§ SET TASK: Gather every line from the entries below that includes "materials".

(Parts and joints as JSON)
--*--
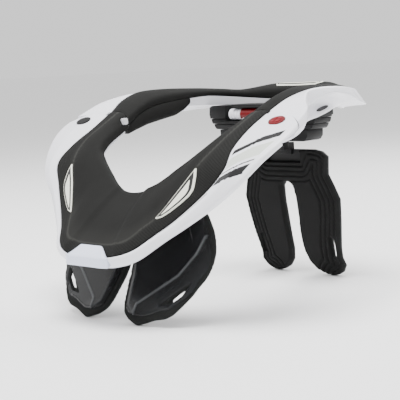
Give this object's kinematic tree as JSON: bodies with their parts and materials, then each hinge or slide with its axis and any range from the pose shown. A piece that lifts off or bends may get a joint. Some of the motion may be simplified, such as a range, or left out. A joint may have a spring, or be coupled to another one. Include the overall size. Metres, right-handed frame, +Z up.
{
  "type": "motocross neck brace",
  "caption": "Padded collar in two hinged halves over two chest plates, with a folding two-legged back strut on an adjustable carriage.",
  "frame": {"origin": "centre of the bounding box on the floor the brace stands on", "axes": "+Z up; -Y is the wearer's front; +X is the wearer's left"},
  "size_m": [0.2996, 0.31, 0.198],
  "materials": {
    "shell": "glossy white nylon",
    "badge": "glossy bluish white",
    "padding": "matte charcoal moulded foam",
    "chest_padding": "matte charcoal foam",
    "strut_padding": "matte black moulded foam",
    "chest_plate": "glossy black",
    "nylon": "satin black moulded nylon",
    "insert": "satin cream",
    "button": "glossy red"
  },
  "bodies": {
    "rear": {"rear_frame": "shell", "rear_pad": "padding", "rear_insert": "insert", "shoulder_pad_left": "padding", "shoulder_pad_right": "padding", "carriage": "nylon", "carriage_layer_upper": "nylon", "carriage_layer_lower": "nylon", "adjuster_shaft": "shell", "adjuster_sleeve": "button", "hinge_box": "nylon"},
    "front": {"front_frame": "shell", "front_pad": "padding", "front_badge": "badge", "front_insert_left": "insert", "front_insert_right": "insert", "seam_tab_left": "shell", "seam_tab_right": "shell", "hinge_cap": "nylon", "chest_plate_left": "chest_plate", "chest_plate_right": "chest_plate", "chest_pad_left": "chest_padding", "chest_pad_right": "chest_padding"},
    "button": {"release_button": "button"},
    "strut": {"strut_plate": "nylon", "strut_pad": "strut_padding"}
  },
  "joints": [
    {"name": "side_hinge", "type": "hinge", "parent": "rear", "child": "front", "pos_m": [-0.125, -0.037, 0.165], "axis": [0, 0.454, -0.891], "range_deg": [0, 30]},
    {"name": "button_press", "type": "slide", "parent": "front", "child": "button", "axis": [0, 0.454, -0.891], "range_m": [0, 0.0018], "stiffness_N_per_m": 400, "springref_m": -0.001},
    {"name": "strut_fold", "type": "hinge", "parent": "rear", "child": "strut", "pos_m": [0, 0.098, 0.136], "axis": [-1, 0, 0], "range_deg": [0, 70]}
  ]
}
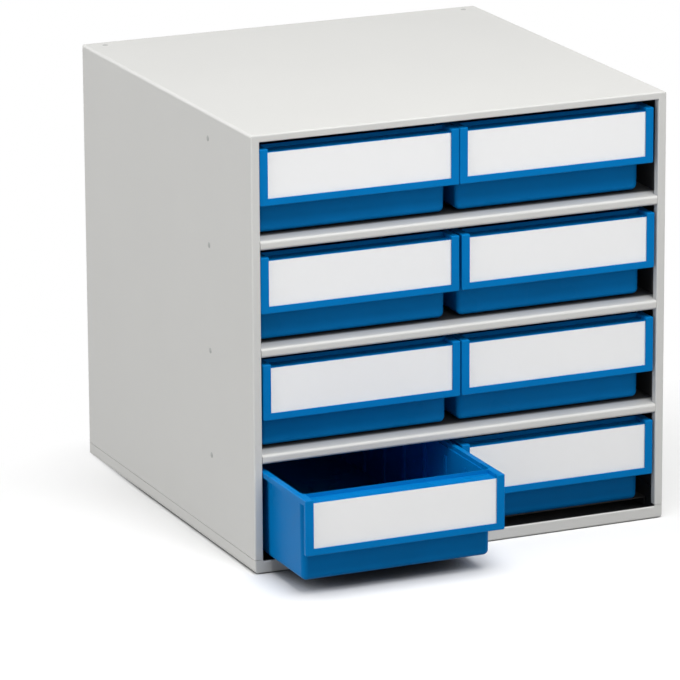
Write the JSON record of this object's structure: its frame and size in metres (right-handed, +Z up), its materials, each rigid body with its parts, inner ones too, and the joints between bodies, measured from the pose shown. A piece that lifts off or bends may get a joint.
--*--
§ WRITTEN ANSWER:
Give this object's kinematic tree as JSON: bodies with their parts and materials, then each hinge or slide with its axis and any range from the pose shown. A piece that lifts off or bends may get a joint. Some of the motion may be simplified, such as a range, or left out. A joint may have a spring, or be coupled to another one. Include the overall size. Metres, right-handed frame, +Z up.
  "materials": {
Write the JSON record of this object's structure: its frame and size in metres (right-handed, +Z up), its materials, each rigid body with its parts, inner ones too, and the joints between bodies, measured from the pose shown. A piece that lifts off or bends may get a joint.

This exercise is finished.